Rubio isn’t the only Republican submitting amendments to the Corker bill – Texas’ Ted Cruz and others are also doing their bit: they all know that the GOP’s conservative base will jeer at any compromise with the Democrats, no matter how constructive, and cheer for any expression of support for Israel, no matter how destructive. But it was Rubio who stood in the media’s limelight this week, because of the reports, neither confirmed nor denied, that he was the frontrunner in the contest to secure Las Vegas billionaire Sheldon Adelson’s generous financial backing in the upcoming presidential campaign.
According to the reports, Rubio had been chosen after Adelson was disappointed by Jeb Bush’s lackluster repudiation of Bush family confidante and former Secretary of State James Baker, who had had the gall to address last month’s J Street conference. Some observers see a direct link between Adelson’s favorable reviews of Rubio and the Florida Senator’s enhanced militancy as well as his willingness to confront both his GOP colleagues as well as AIPAC, which Adelson has reportedly viewed as being too wishy-washy if not downright defeatist in some of its positions in recent years.

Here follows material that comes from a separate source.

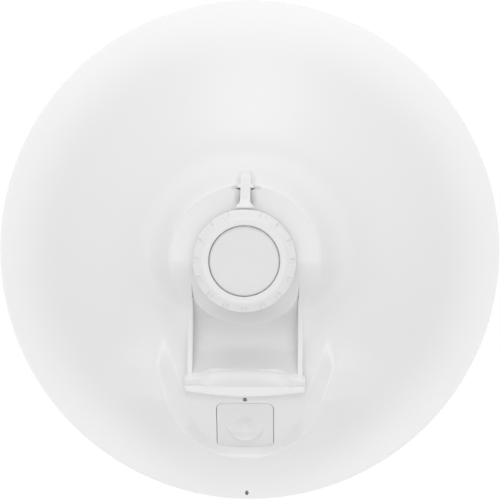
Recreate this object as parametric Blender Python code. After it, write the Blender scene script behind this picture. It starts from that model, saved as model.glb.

With Adelson backing Rubio, New York hedge fund wizard Robert Mercer preferring Cruz, Texas and old GOP money going to Bush and the Koch brothers reportedly opting for Wisconsin’s Scott Walker – who will visit Israel in May – the upcoming Republican presidential race promises to be the greatest and best financed political show on earth, bar none, with support for Israel and opposition to Iran taking center stage. As Republicans try to outdo each other in grandstanding up to Obama, however, the president might actually find it easier to ram through his agreement with Iran, provided he can persuade the ayatollahs in Tehran to sign it.